I disagree with the notion that once populist theatre can find support and a greater role in our society then 'unconventional theatre', assumably the poor (and mad) relation, will finally get funding. If this was the case, then 'emerging' and 'non-conventional musicians' would be reaping the benefits of the hugely popular Australian Idol.

I am not calling for the scrapping of S&S but a few changes wouldn't go astray. 'Unconventional art', which I guess means everything bar the well-made play and comedy skit, deserves showcasing and funding.

Anonymous said...

No intention to suggest that unconventional theatre is the "poor mad relation". Apologies if it read that way.

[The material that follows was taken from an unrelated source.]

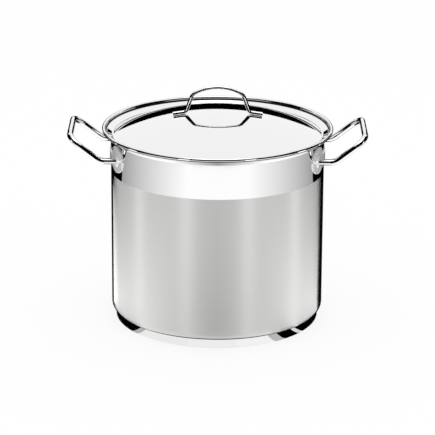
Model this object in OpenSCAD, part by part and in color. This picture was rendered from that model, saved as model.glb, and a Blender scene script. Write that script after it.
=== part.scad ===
// Stockpot: a tall drawn steel pot with a sandwich base, two bent rod handles on
// stamped saddle brackets, and a domed lid with a wire arch handle.
// Millimetres, +Z up, base on z = 0, handles along X.

/* [Body] */
// Outer diameter of the straight wall
body_d = 240; // [200:1:300]
// Height from the table to the top of the rim curl
pot_h = 223.2; // [160:0.1:300]
// Thickness of the drawn sheet
wall_t = 0.8; // [0.6:0.1:1.2]
// Outer radius where the wall turns into the floor
corner_r = 8; // [6:0.5:12]

/* [Rim] */
// How far the rim curl stands out from the wall
rim_out = 9.8; // [8.6:0.1:13]
// Outside diameter of the rolled edge
curl_d = 4.4; // [3.8:0.1:5]
// How far round the sheet is rolled, degrees
curl_turn = 285; // [255:5:300]
// Depth of the step bend's middle below the curl's middle
step_drop = 1.7; // [1.2:0.1:2.4]
// Slope of the flared seat for the lid, degrees from level
seat_slope = 35; // [28:1:42]
// Bend radius between the wall and the seat
flare_r = 3.5; // [2.5:0.5:5]
// Bend radius between the seat and the curl
step_r = 1.5; // [1.2:0.1:2]

/* [Sandwich base] */
// Outer diameter of the base cap
base_d = 230.4; // [196:0.2:288]
// Thickness of the aluminium core
core_t = 9; // [5:0.5:11]
// Thickness of the cap sheet
cap_t = 0.8; // [0.6:0.1:1.2]
// Edge radius round the bottom of the cap
cap_edge_r = 2.4; // [1.6:0.2:3.4]

/* [Lid] */
// Thickness of the lid sheet
lid_t = 0.7; // [0.5:0.1:1]
// Radius of the sphere that the dome is part of
dome_r = 295; // [260:5:420]
// Gap round the lid, between its edge and the rim curl
lid_edge_gap = 0.9; // [0.6:0.1:1.4]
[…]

However, there does appear to be an assumption in any discussion related to Short and Sweet, that audience votes are somehow inherently flawed and open to stacking. I am not sure an audience is any less capable of deciding what is "good" than a "judge". In a number of cases in S&S the judges and the audiences selected the same plays. If there had only been 10 selected in the initial process and judged the best - there is some possibility a couple of really great plays may not have made it. I am thinking here of Uncomfortable Silences which a beautiful piece and which was a "people's choice" for the final and not a judges.

Ultimately, is the 3 week, Top 30 season of Short and Sweet, which may only produce 9 interesting plays, so different from a season at a subsidised theatre company that might only result in a third of the productions being of real quality or interest? I'm not sure that it is. Interesting discussion though.

Madeline Barrie

Lauren said...

Hmm - point taken on the audience ability to judge. It is no secret the subsidied theatres are also driven to appeal to their audiences judgement, but not in the same 'instant' manner.

It is the 'instant' and the 'you decide!' attitude of the affair that I begrudge.

Really,it is the marketing of S&S that annoys me. I think it is too much competition and too little art.